Respectant la chronologie, depuis les premiers pas de Kon comme dessinateur de mangas au Young Magazine et comme assistant de Katsuhiro Otomo, l’auteur d’ Akira, jusqu’à Dreaming Machine, le film sur lequel il travaillait au moment de sa mort, le documentaire s’attache aussi bien à son art, de nombreux extraits de films et interviews à l’appui, qu’à sa personnalité complexe. Les deux étant il est vrai indissociables, comme il ressort des multiples entretiens conduits par l’auteur avec ses collaborateurs, unanimes pour saluer son génie visionnaire et son perfectionnisme, assortis d’un caractère que l’on qualifiera pudiquement de « difficile ». Qu’importe après tout, c’est une aventure artistique hors du commun qui s’écrit ici, illustrée par des témoignages de premier ordre: le producteur et fondateur de Madhouse Masao Maruyama, l’auteur de SF Yasutaka Tsutsui, mais encore des animateurs, scénaristes et autres doubleuses d’anime (et notamment Junko Iwao, la Mima de Perfect Blue). Un aréopage prestigieux auquel s’ajoute une galerie de cinéastes ne l’étant pas moins qui, de Mamoru Hosoda à Darren Aronofsky, en passant par Marc Caro, Jérémy Clapin ou Rodney Rothman, soulignent l’importance primordiale de son oeuvre. Si son parcours laisse forcément un parfum d’inachevé -Kon n’avait que 46 ans au moment de sa mort, et tout donne à penser que Dreaming Machine, que ce film aborde largement, allait le voir se réinventer une nouvelle fois-, c’est néanmoins l’audace et l’incroyable modernité de son cinéma qui transparaissent de ce documentaire fouillé.
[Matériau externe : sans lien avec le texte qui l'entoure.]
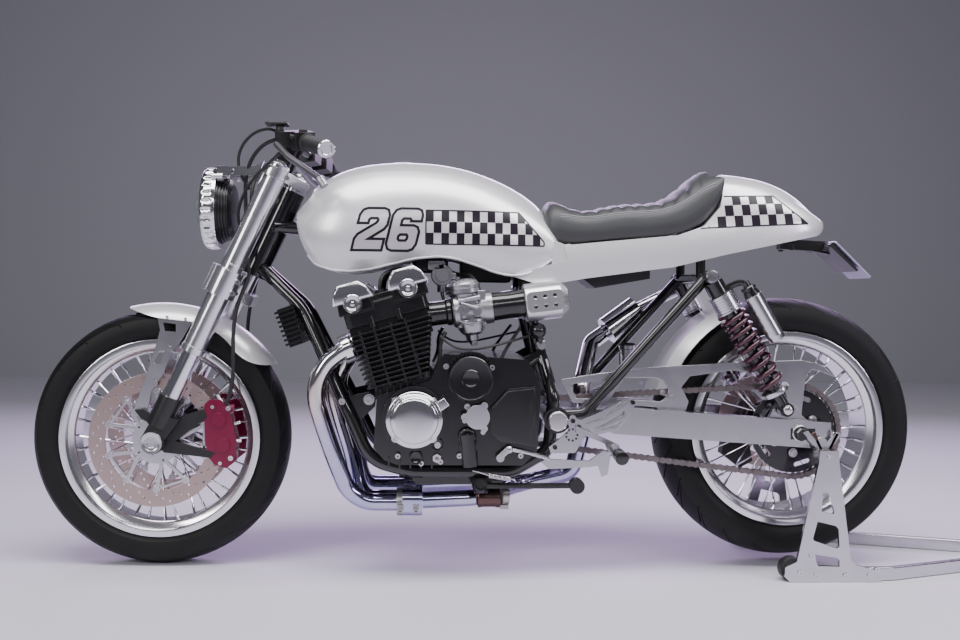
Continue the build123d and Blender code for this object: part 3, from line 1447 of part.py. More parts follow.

Un film que Pascal-Alex Vincent raconte avoir entrepris afin de  » démocratiser l’oeuvre de Kon » et de la rendre accessible à tous, pari relevé haut la main pour le coup.

Satoshi Kon, l’illusionniste

De Pascal-Alex Vincent. Avec les témoignages de Masao Maruyama, Yasutaka Tsutsui, Darren Aronofsky… 1 h 22. Dist: Carlotta.